如果我有很多匹配项,比如在多行模式下,我想用匹配的一部分和一个递增的计数器号码来替换它们。
我想知道是否有任何正则表达式格式支持这种变量。我找不到这样的格式,但好像记得类似的格式存在...
我所说的不是脚本语言,在那些语言中你可以使用回调函数进行替换。这是关于能否在工具中进行这样的操作,例如RegexBuddy、sublime text、gskinner.com/RegExr等,就像你可以使用 \1 或 $1 引用捕获的子字符串一样。
2个回答
66
关于高级正则表达式的奇技淫巧
好的,我将从简单到复杂地讲解。享受吧!
s///e 简单解决方案
考虑以下内容:
#!/usr/bin/perl
$_ = <<"End_of_G&S";
This particularly rapid,
unintelligible patter
isn't generally heard,
and if it is it doesn't matter!
End_of_G&S
my $count = 0;
那么这个:
s{
\b ( [\w']+ ) \b
}{
sprintf "(%s)[%d]", $1, ++$count;
}gsex;
生成这个
(This)[1] (particularly)[2] (rapid)[3],
(unintelligible)[4] (patter)[5]
(isn't)[6] (generally)[7] (heard)[8],
(and)[9] (if)[10] (it)[11] (is)[12] (it)[13] (doesn't)[14] (matter)[15]!
匿名数组解决方案中的插值代码
相比之下:
s/\b([\w']+)\b/#@{[++$count]}=$1/g;
生成以下内容:
#1=This #2=particularly #3=rapid,
#4=unintelligible #5=patter
#6=isn't #7=generally #8=heard,
#9=and #10=if #11=it #12=is #13=it #14=doesn't #15=matter!
将代码放在LHS而不是RHS的解决方案
这将把增量放在匹配本身内部:
s/ \b ( [\w']+ ) \b (?{ $count++ }) /#$count=$1/gx;
这是什么意思?请提供更多上下文信息。
#1=This #2=particularly #3=rapid,
#4=unintelligible #5=patter
#6=isn't #7=generally #8=heard,
#9=and #10=if #11=it #12=is #13=it #14=doesn't #15=matter!
解决口吃问题的方案
这个
s{ \b ( [\w'] + ) \b }
{ join " " => ($1) x ++$count }gsex;
生成这个美妙的答案:
This particularly particularly rapid rapid rapid,
unintelligible unintelligible unintelligible unintelligible patter patter patter patter patter
isn't isn't isn't isn't isn't isn't generally generally generally generally generally generally generally heard heard heard heard heard heard heard heard,
and and and and and and and and and if if if if if if if if if if it it it it it it it it it it it is is is is is is is is is is is is it it it it it it it it it it it it it doesn't doesn't doesn't doesn't doesn't doesn't doesn't doesn't doesn't doesn't doesn't doesn't doesn't doesn't matter matter matter matter matter matter matter matter matter matter matter matter matter matter matter!
探索边界
有更强大的方法来处理复数所有格(之前的方法不适用),但我怀疑您的问题在于让 ++$count 起作用,而不是涉及 \b 行为的微妙差别。

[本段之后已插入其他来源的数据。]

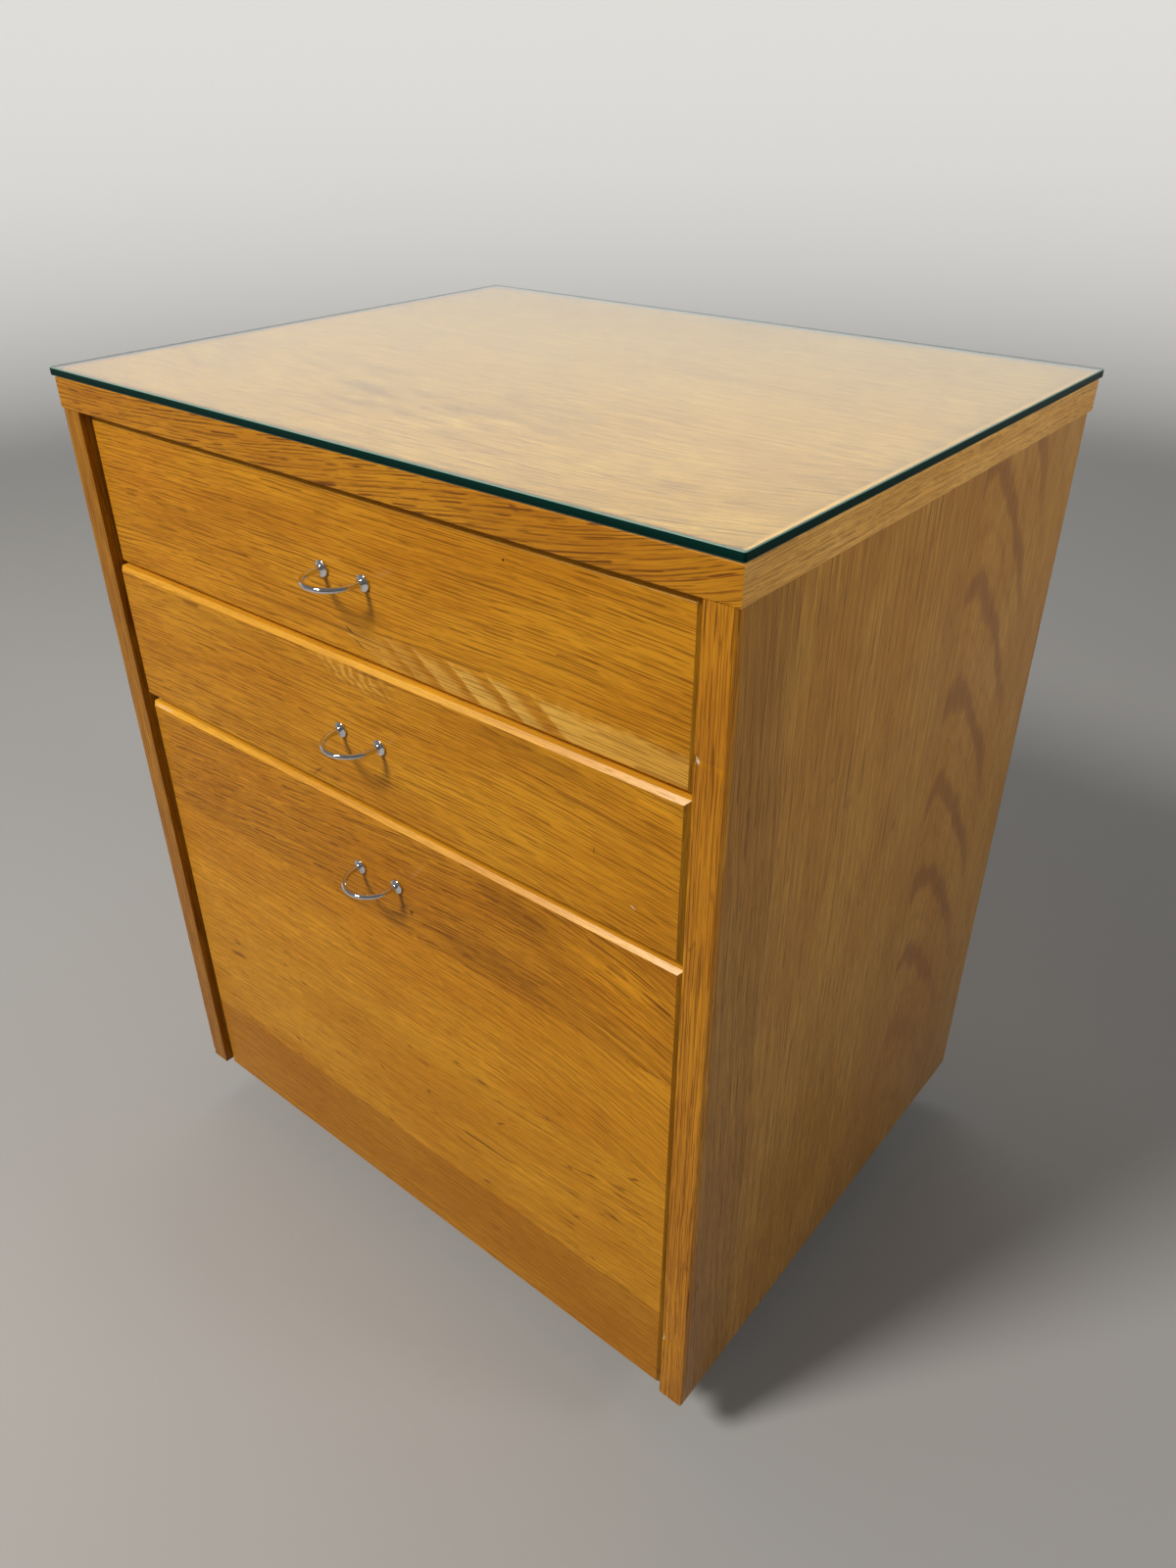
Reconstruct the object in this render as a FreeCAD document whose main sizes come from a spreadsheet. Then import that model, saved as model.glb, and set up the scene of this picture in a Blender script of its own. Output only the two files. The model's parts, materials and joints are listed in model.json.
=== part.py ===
import FreeCAD, Part
import Sketcher
import math
import os

# Filing cabinet on castors: veneered carcass with a glass sheet on top, two
# shallow drawers and one deep file drawer on roller runners, wire handles.
# Millimetres.  X to the right, Y to the back, Z up from the floor.

V = FreeCAD.Vector
doc = FreeCAD.newDocument("FilingCabinet")

# ---------------------------------------------------------------- dimensions
sheet = doc.addObject("Spreadsheet::Sheet", "Dims")
CELLS = [
    ("centre_x", 3.0, "middle plane of the carcass"),
    ("front_y", -221.5, "front plane of the side panels"),
    ("outer_width", 580.0, "over the side panels"),
    ("panel_depth", 458.0, "side panel, front to back, with its lipping"),
    ("panel_height", 644.0, "side panel"),
    ("panel_thick", 19.5, "side panel"),
    ("floor_gap", 55.0, "floor to the underside of the side panels"),
    ("edge_strip", 6.0, "solid lipping on the front edge of a side panel"),
    ("top_thick", 22.0, "top board"),
    ("top_side_over", 2.0, "top board beyond each side panel"),
    ("top_back_over", 3.0, "top board beyond the side panels at the back"),
    ("top_strip", 6.0, "solid lipping round the top board"),
    ("glass_thick", 6.0, "loose glass sheet"),
    ("glass_left_over", 6.0, "glass beyond the top board, left"),
    ("glass_right_over", 0.0, "glass beyond the top board, right"),
    ("glass_back_over", 8.0, "glass beyond the top board, back"),
    ("glass_arris", 0.7, "ground edge of the glass"),
    ("back_thick", 8.0, "back panel"),
    ("back_inset", 6.0, "back panel, in from the rear edge"),
    ("back_rebate", 9.5, "rebate for the back panel in each side"),
    ("base_thick", 18.0, "bottom board"),
    ("base_height", 62.0, "floor to the underside of the bottom board"),
    ("base_front", 25.5, "bottom board, behind the panel fronts"),
    ("rail_thick", 18.0, "top rails"),
    ("rail_wide", 60.0, "top rails"),
    ("rail_front", 27.5, "front rail, behind the panel fronts"),
    ("dowel_radius", 4.0, "carcass dowels"),
    ("dowel_in_side", 12.0, "dowel length in the side panel"),
    ("dowel_in_board", 20.0, "dowel length in the board"),
    ("front_thick", 19.5, "drawer fronts"),
    ("front_side_gap", 3.5, "drawer front to side panel"),
    ("bevel", 3.0, "bevel round a drawer front"),
    ("recess_top", 5.8, "top drawer front behind the panel fronts"),
    ("recess_middle", 2.8, "middle drawer front behind the panel fronts"),
    ("recess_file", 4.8, "file drawer front behind the panel fronts"),
    ("low_top", 530.5, "top drawer front, lower edge over the panel undersides"),
    ("high_top", 641.0, "top drawer front, upper edge"),
    ("low_middle", 417.0, "middle drawer front, lower edge"),
    ("high_middle", 528.0, "middle drawer front, upper edge"),
    ("low_file", -2.0, "file drawer front, lower edge"),
    ("high_file", 410.0, "file drawer front, upper edge"),
    ("handle_top", 586.2, "top handle over the panel undersides"),
    ("handle_middle", 472.2, "middle handle"),
    ("handle_file", 356.4, "file drawer handle"),
    ("aside_top", 0.0, "top handle to the right of the middle plane"),
    ("aside_middle", 2.2, "middle handle to the right of the middle plane"),
    ("aside_file", 1.8, "file drawer handle to the right of the middle plane"),
    ("box_top", 545.0, "underside of the top drawer's sides over the panel undersides"),
    ("box_middle", 432.0, "underside of the middle drawer's sides"),
    ("box_file", 38.0, "underside of the file drawer's sides"),
    ("side_top", 76.0, "height of the top drawer's sides"),
    ("side_middle", 80.0, "height of the middle drawer's sides"),
    ("side_file", 300.0, "height of the file drawer's sides"),
    ("runner_gap", 13.0, "drawer side to cabinet side"),
    ("side_thick", 12.0, "drawer sides and backs"),
    ("box_length", 400.0, "drawer sides"),
    ("base_ply", 6.0, "drawer bottoms"),
    ("groove", 6.0, "groove for a drawer bottom"),
    ("groove_up", 10.0, "groove over the lower edge of the sides"),
    ("pitch", 38.7, "handle foot to foot"),
    ("bar_radius", 1.9, "handle bar"),
    ("reach", 26.9, "handle bar's middle line in front of the drawer front"),
    ("foot_radius", 5.7, "handle foot at the drawer front"),
    ("foot_rim", 1.5, "straight rim of a handle foot"),
    ("foot_long", 4.6, "flared handle foot"),
    ("screw_radius", 1.95, "handle screw"),
    ("screw_hole", 2.25, "hole in the drawer front for a handle screw"),
    ("screw_head", 4.0, "handle screw head radius"),
    ("screw_bite", 3.2, "handle screw inside the foot"),
    ("sheet_steel", 1.2, "runner steel"),
    ("runner_start", 26.5, "runners, behind the panel fronts"),
    ("runner_long", 400.0, "runners"),
    ("channel_wide", 11.0, "cabinet runner"),
    ("channel_low", 10.0, "cabinet runner under the drawer side's lower edge"),
    ("channel_high", 32.0, "cabinet runner"),
    ("flange_up", 13.0, "drawer runner's flange over the side's lower edge"),
    ("flange_clear", 2.0, "drawer runner's flange to the cabinet side"),
    ("roller_radius", 9.2, "runner rollers"),
    ("roller_wide", 6.4, "runner rollers"),
    ("roller_pin", 2.5, "pin radius of a roller"),
    ("pin_play", 0.05, "radial play of a roller or a wheel on its pin"),
    ("roller_end", 12.0, "roller from the end of its runner"),
    ("wood_screw", 1.75, "wood screw shank"),
    ("wood_screw_head", 3.6, "wood screw head"),
    ("hang_thick", 3.0, "hanging rail"),
    ("hang_deep", 15.0, "hanging rail"),
    ("hang_pitch", 330.0, "hanging rails apart"),
    ("castor_side", 70.0, "castor pivot from the side panel's outer face"),
    ("castor_end", 80.0, "castor pivot from the front and back planes"),
    ("plate_side", 58.0, "castor plate"),
    ("plate_thick", 2.5, "castor plate"),
    ("plate_holes", 22.0, "plate screws from the pivot, both ways"),
    ("boss_radius", 15.0, "ball race housing under the plate"),
    ("boss_high", 3.5, "ball race housing"),
    ("king_radius", 4.0, "king pin"),
    ("crown_radius", 18.0, "fork crown"),
    ("crown_thick", 3.0, "fork crown"),
    ("crown_gap", 0.6, "race housing to fork crown"),
    ("wheel_radius", 22.0, "castor wheel"),
    ("wheel_wide", 18.0, "castor wheel"),
    ("wheel_play", 1.0, "wheel to fork leg, each side"),
    ("trail", 18.0, "axle behind the pivot"),
    ("leg_thick", 2.5, "fork legs"),
    ("axle_radius", 3.0, "castor axle"),
]
DIM = {}
for row, (alias, value, note) in enumerate(CELLS, start=1):
    sheet.set("A%d" % row, str(value))
    sheet.setAlias("A%d" % row, alias)
    sheet.set("B%d" % row, note)
    DIM[alias] = value
doc.recompute()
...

我真的希望人们理解 \b 不是他们想象中的那样。他们总是认为它意味着那里有空格或字符串的边缘。他们从未想过它作为 \w\W 或 \W\w 的转换。
# same as using a \b before:
(?(?=\w) (?<!\w) | (?<!\W) )
# same as using a \b after:
(?(?<=\w) (?!\w) | (?!\W) )
如您所见,它的条件性取决于它所接触的内容。这就是(?(COND)THEN|ELSE)子句的作用。
当涉及到以下内容时,这会成为一个问题:
$_ = qq('Tis Paul's parents' summer-house, isn't it?\n);
my $count = 0;
s{
(?(?=[\-\w']) (?<![\-\w']) | (?<![^\-\w']) )
( [\-\w'] + )
(?(?<=[\-\w']) (?![\-\w']) | (?![^\-\w']) )
}{
sprintf "(%s)[%d]", $1, ++$count
}gsex;
print;
正确打印的代码
('Tis)[1] (Paul's)[2] (parents')[3] (summer-house)[4], (isn't)[5] (it)[6]?
担心Unicode编码
上世纪60年代的ASCII编码已经过时了50年。就像每当你看到有人写[a-z]时,它几乎总是错误的一样,事实证明,破折号和引号在模式中也不应该显示为字面值。顺便说一下,你可能不想使用\w,因为它还包括数字和下划线,而不仅仅是字母。
想象一下这个字符串:
$_ = qq(\x{2019}Tis Ren\x{E9}e\x{2019}s great\x{2010}grandparents\x{2019} summer\x{2010}house, isn\x{2019}t it?\n);
你可以通过使用use utf8来将其表示为文字:
use utf8;
$_ = qq(’Tis Renée’s great‐grandparents’ summer‐house, isn’t it?\n);
这次我会以不同的方式进行模式,将术语的定义与其执行分开,以尝试使其更易读且易于维护。
#!/usr/bin/perl -l
use 5.10.0;
use utf8;
use open qw< :std :utf8 >;
use strict;
use warnings qw< FATAL all >;
use autodie;
$_ = q(’Tis Renée’s great‐grandparents’ summer‐house, isn’t it?);
my $count = 0;
s{ (?<WORD> (?&full_word) )
# the rest is just definition
(?(DEFINE)
(?<word_char> [\p{Alphabetic}\p{Quotation_Mark}] )
(?<full_word>
# next line won't compile cause
# fears variable-width lookbehind
#### (?<! (?&word_char) ) )
# so must inline it
(?<! [\p{Alphabetic}\p{Quotation_Mark}] )
(?&word_char)
(?:
\p{Dash}
| (?&word_char)
) *
(?! (?&word_char) )
)
) # end DEFINE declaration block
}{
sprintf "(%s)[%d]", $+{WORD}, ++$count;
}gsex;
print;
当运行该代码时,会产生以下结果:
(’Tis)[1] (Renée’s)[2] (great‐grandparents’)[3] (summer‐house)[4], (isn’t)[5] (it)[6]?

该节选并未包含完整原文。